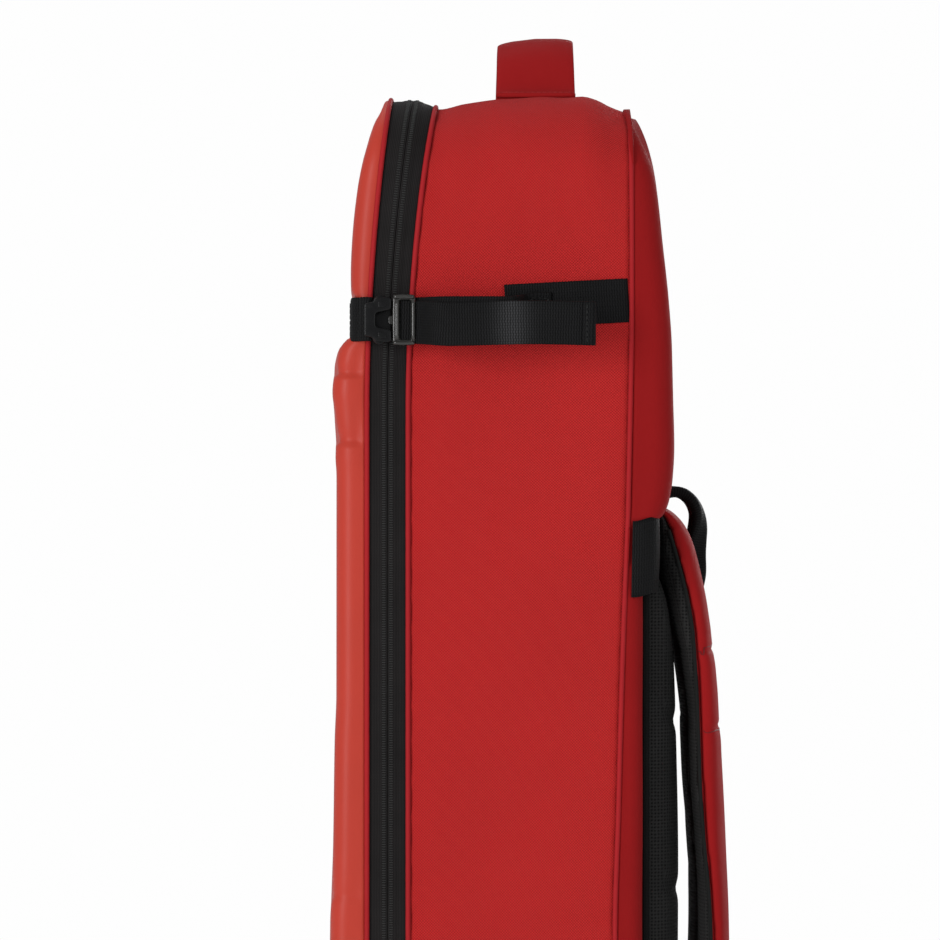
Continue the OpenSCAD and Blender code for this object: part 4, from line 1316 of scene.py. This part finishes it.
def build_sleeve():
    """Pouch for the end of the stick: a bowed fabric front with flanges, closed foot and bound top."""
    x1, x2 = low("stick_sleeve", X) + 2 * MM, high("stick_sleeve", X) - 0.5 * MM
    z1, z2 = low("stick_sleeve", Z), high("stick_sleeve", Z)
    deep = high("stick_sleeve", Y) - low("stick_sleeve", Y) - 1.5 * MM
    flange = 7 * MM
    wide = x2 - x1 - 2 * flange

    def section(t, grow=0.0):
        """Line across the pouch at share t of its depth."""
        a = np.linspace(math.pi, 0, 31)
        bow_x = x1 + flange + wide / 2 + (wide / 2 + grow) * np.sign(np.cos(a)) * np.abs(np.cos(a)) ** 0.75
        bow_y = (deep + grow) * t * np.sin(a) ** 0.62
        left = np.linspace(x1, x1 + flange, 5, endpoint=False)
        right = np.linspace(x2 - flange, x2, 6)[1:]
        return np.concatenate([left, bow_x, right]), np.concatenate([left * 0, bow_y, right * 0])

    rows, uvs = [], []
    for z in np.concatenate([np.linspace(z1, z1 + 16 * MM, 9), np.linspace(z1 + 16 * MM, z2, 34)[1:]]):
        t = float(np.sqrt(max(0.0, 1 - max(0.0, 1 - (z - z1) / (14 * MM)) ** 2)))
        t = t * (0.93 + 0.07 * (z - z1) / (z2 - z1))
        xs, ys = section(t)
        face = np.array([skin_half(x, z) for x in xs])
        dent = 0.9 * MM * ripple(xs * 1.3, np.full_like(xs, z) * 0.9, 5.0) * (ys / deep)
        rows.append(np.stack([xs, -(face + 1.0 * MM + ys + dent), np.full_like(xs, z)], axis=1))
        uvs.append(np.stack([xs + np.cumsum(np.abs(np.gradient(ys))), np.full_like(xs, z)], axis=1))
    outer = np.stack(rows)
    n = normals_of(outer)
    if n[..., Y].mean() > 0:
        n = -n
    inner = outer - n * 1.1 * MM
    pouch = shell("sleeve_pouch", outer, inner, np.stack(uvs))
    dress(pouch, "shell_fabric", "bag_body", replaces=("stick_sleeve",))
    rim = resample(outer[-1] - n[-1] * 0.55 * MM, 1.6 * MM)
    along = np.gradient(rim, axis=0)
    out = np.cross(np.array([0, 0, 1.0]), along)
    binding = sweep("sleeve_binding", rim - np.array([0, 0, 3.5 * MM]), (0, 0, 1),
                    band_section(9 * MM, 2.6 * MM, 7, 3))
    dress(binding, "webbing", "bag_body", BINDING)
    for k, x in enumerate((x1 + flange * 0.45, x2 - flange * 0.45)):
        y = -(skin_half(x) + 1.15 * MM)
        line = [(x, y, z1 + 3 * MM), (x, y, z2 - 9 * MM)]
        row = stitch_row("sleeve_stitches_%d" % (k + 1), line, (0, -1, 0))
        dress(row, "webbing", "bag_body", RED_THREAD)


# ---- Back: yoke, pads, harness ----

YOKE_Z1, YOKE_Z2 = low("shoulder_yoke", Z), high("shoulder_yoke", Z)


def build_yoke():
    """Ribbed band across the back and round both rear corners, padded where the straps start."""
    r = 13 * MM
    side = HALF_W - 0.9 * MM
    rows, uvs = [], []
    for z in np.linspace(YOKE_Z1 + 2.6 * MM, YOKE_Z2, 15):
        t = (z - YOKE_Z1) / (YOKE_Z2 - YOKE_Z1)
        back = (97.2 + 0.8 * t) * MM
        front = (81.6 + 0.9 * t) * MM
        points = [(front, -side), (84 * MM, -side)]
        points += [(back - r + r * math.sin(a), -side + r - r * math.cos(a))
                   for a in np.radians(np.linspace(0, 90, 9))]
        points += [(back, y) for y in np.linspace(-side + r, side - r, 60)[1:-1]]
        points += [(x, -y) for x, y in points[10::-1]]
        line = resample(np.array([(x, y, z) for x, y in points]), 2.6 * MM)
        if rows:
            line = line[np.round(np.linspace(0, len(line) - 1, len(rows[0]))).astype(int)]
        rise = smoothstep(84 * MM, 96 * MM, line[:, X]) * 2.6 * MM
        line[:, Z] += rise
        rows.append(line)
        s = np.concatenate([[0], np.cumsum(np.linalg.norm(np.diff(line, axis=0), axis=1))])
        uvs.append(np.stack([s, np.full_like(s, z)], axis=1))
    outer = np.stack(rows)
    n = normals_of(outer)
    if np.sum(n[..., X]) < 0:
        n = -n
    puff_up = 0.8 * MM * np.sin(np.linspace(0, math.pi, len(rows)))[:, None, None]
    outer = outer + n * puff_up
    inner = outer - n * 2.4 * MM
    band = shell("yoke_band", outer, inner, np.stack(uvs))
    dress(band, "webbing", "bag_body", replaces=("shoulder_yoke", "anchor_patch_right", "anchor_patch_left"))


def rounded_slab(name, outline, x1, x2, inset=0.0):
    """Closed block between two depths with the given outline in y and z."""
    y = np.array([p[0] for p in outline])
    z = np.array([p[1] for p in outline])
    cy, cz = y.mean(), z.mean()
    rows = []
    for x, k in ((x1, 0.0), (x1, 0.6), (x1, 1.0), ((x1 + x2) / 2, 1.0), (x2, 0.9), (x2, 0.5), (x2, 0.0)):
        rows.append(np.stack([np.full_like(y, x), cy + (y - cy) * k, cz + (z - cz) * k], axis=1))
    grid = np.stack(rows)
    faces = grid_faces(len(rows), len(outline), wrap=True)
    return close_up(make_mesh(name, grid.reshape(-1, 3), faces), 1e-6)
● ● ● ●
▶ _Written task_: Only the lines from the first line of the material above through the line that contains "right * 0])" should be quoted, each one exactly.

▶ _Finished task_:
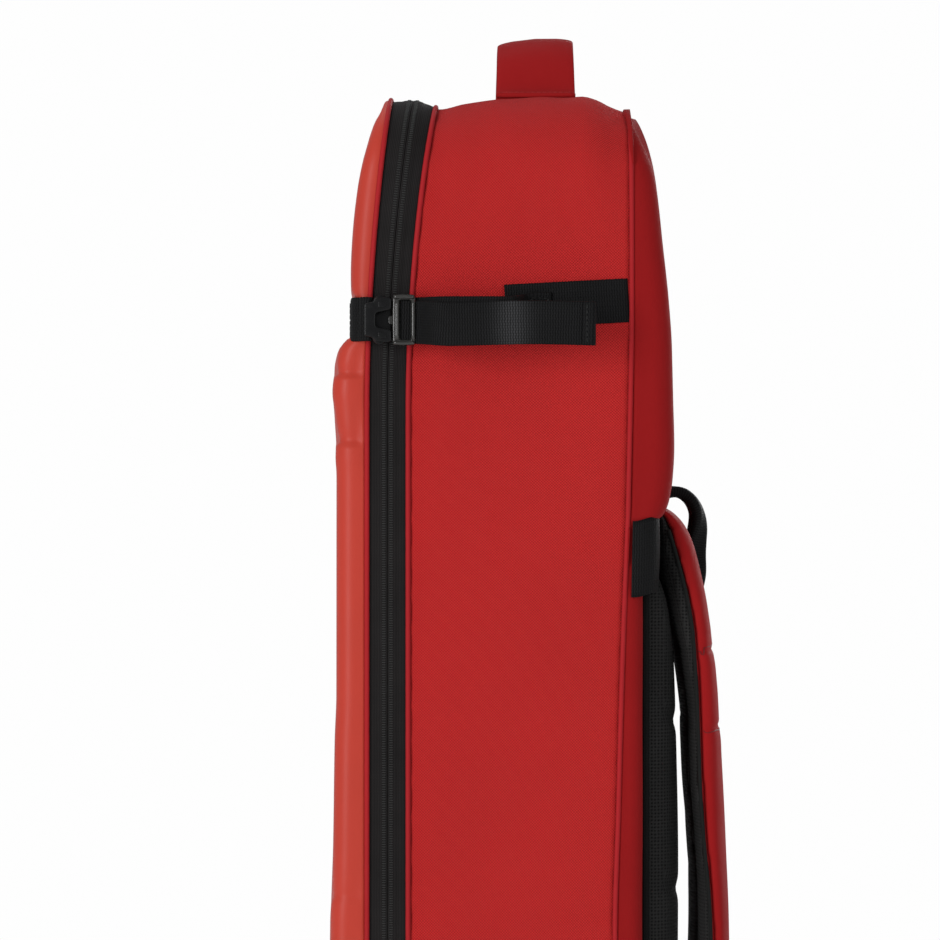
Continue the OpenSCAD and Blender code for this object: part 4, from line 1316 of scene.py. This part finishes it.
def build_sleeve():
    """Pouch for the end of the stick: a bowed fabric front with flanges, closed foot and bound top."""
    x1, x2 = low("stick_sleeve", X) + 2 * MM, high("stick_sleeve", X) - 0.5 * MM
    z1, z2 = low("stick_sleeve", Z), high("stick_sleeve", Z)
    deep = high("stick_sleeve", Y) - low("stick_sleeve", Y) - 1.5 * MM
    flange = 7 * MM
    wide = x2 - x1 - 2 * flange

    def section(t, grow=0.0):
        """Line across the pouch at share t of its depth."""
        a = np.linspace(math.pi, 0, 31)
        bow_x = x1 + flange + wide / 2 + (wide / 2 + grow) * np.sign(np.cos(a)) * np.abs(np.cos(a)) ** 0.75
        bow_y = (deep + grow) * t * np.sin(a) ** 0.62
        left = np.linspace(x1, x1 + flange, 5, endpoint=False)
        right = np.linspace(x2 - flange, x2, 6)[1:]
        return np.concatenate([left, bow_x, right]), np.concatenate([left * 0, bow_y, right * 0])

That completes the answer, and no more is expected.